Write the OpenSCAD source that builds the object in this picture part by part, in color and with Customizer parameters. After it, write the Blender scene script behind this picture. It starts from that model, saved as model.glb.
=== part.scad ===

* * *

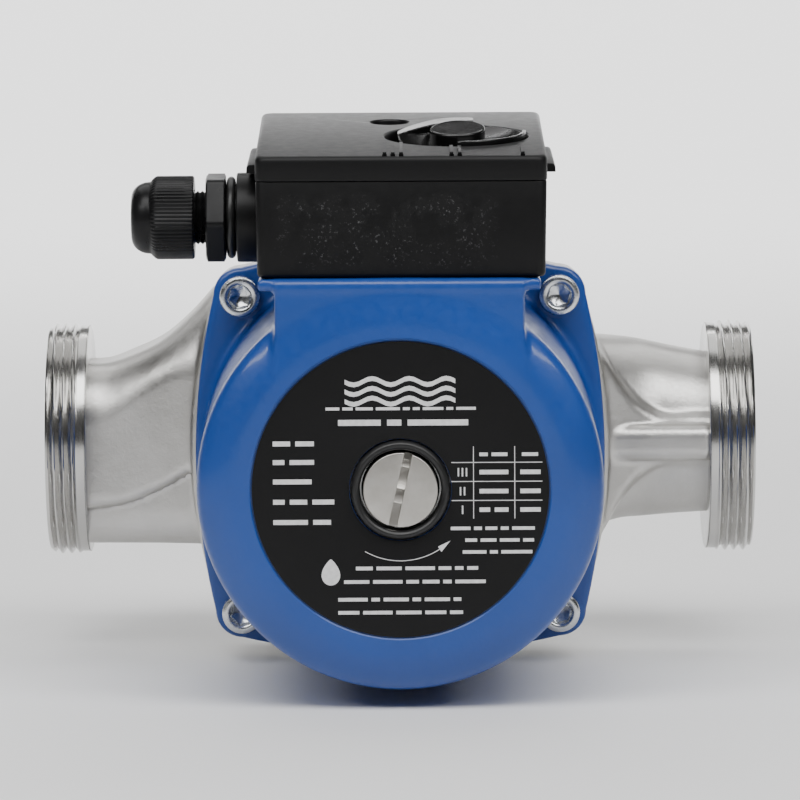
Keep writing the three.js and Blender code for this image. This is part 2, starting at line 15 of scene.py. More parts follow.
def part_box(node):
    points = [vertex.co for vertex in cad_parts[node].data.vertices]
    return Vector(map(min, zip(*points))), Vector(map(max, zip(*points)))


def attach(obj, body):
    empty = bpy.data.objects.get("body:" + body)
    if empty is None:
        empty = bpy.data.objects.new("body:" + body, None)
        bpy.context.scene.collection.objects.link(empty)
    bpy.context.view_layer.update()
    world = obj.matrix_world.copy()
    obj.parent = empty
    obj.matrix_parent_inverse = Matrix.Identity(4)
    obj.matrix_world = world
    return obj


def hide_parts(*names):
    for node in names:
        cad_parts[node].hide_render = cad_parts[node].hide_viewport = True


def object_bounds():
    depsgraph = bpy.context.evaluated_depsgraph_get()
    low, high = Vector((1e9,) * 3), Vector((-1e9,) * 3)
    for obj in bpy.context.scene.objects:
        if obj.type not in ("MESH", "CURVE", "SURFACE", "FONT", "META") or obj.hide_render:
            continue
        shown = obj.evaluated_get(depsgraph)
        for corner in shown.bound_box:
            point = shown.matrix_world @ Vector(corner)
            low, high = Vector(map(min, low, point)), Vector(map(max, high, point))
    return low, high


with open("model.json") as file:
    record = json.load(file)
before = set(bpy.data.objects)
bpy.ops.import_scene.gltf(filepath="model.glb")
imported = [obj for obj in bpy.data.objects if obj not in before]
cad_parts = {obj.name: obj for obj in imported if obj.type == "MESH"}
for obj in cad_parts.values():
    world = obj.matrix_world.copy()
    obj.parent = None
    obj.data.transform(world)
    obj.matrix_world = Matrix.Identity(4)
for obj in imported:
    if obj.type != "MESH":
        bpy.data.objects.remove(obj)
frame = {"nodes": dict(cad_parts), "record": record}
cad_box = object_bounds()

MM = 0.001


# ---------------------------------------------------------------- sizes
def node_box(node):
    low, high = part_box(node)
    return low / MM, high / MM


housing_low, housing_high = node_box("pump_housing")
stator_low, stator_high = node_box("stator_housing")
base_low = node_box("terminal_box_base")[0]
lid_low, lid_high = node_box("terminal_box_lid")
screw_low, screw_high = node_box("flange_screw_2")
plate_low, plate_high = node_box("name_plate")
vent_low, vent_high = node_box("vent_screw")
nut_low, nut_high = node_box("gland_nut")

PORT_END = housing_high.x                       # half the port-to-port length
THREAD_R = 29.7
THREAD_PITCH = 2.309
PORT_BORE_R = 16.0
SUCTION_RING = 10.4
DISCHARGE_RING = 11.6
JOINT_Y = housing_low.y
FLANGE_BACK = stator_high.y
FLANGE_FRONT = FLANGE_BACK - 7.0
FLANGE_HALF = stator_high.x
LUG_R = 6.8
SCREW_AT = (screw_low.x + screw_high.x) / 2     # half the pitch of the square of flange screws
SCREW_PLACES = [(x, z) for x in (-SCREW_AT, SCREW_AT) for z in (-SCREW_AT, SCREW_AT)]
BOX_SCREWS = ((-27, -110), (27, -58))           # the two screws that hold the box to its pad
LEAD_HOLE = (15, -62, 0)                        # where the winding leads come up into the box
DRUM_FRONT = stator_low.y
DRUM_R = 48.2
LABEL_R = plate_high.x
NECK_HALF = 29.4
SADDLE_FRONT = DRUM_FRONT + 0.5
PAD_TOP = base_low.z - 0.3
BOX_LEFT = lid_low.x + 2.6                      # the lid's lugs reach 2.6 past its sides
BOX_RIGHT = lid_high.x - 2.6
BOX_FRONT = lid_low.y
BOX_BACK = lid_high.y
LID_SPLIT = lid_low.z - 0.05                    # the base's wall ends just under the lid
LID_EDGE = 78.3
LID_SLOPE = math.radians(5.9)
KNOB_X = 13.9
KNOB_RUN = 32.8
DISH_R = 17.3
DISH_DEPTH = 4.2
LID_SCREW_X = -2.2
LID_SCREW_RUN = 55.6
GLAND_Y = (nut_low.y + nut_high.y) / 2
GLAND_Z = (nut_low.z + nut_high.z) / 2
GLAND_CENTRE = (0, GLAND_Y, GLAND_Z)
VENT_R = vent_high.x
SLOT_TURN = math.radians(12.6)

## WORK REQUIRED
From the listing, copy each line containing the word "that".

## OUTPUT
Write the OpenSCAD source that builds the object in this picture part by part, in color and with Customizer parameters. After it, write the Blender scene script behind this picture. It starts from that model, saved as model.glb.
BOX_SCREWS = ((-27, -110), (27, -58))           # the two screws that hold the box to its pad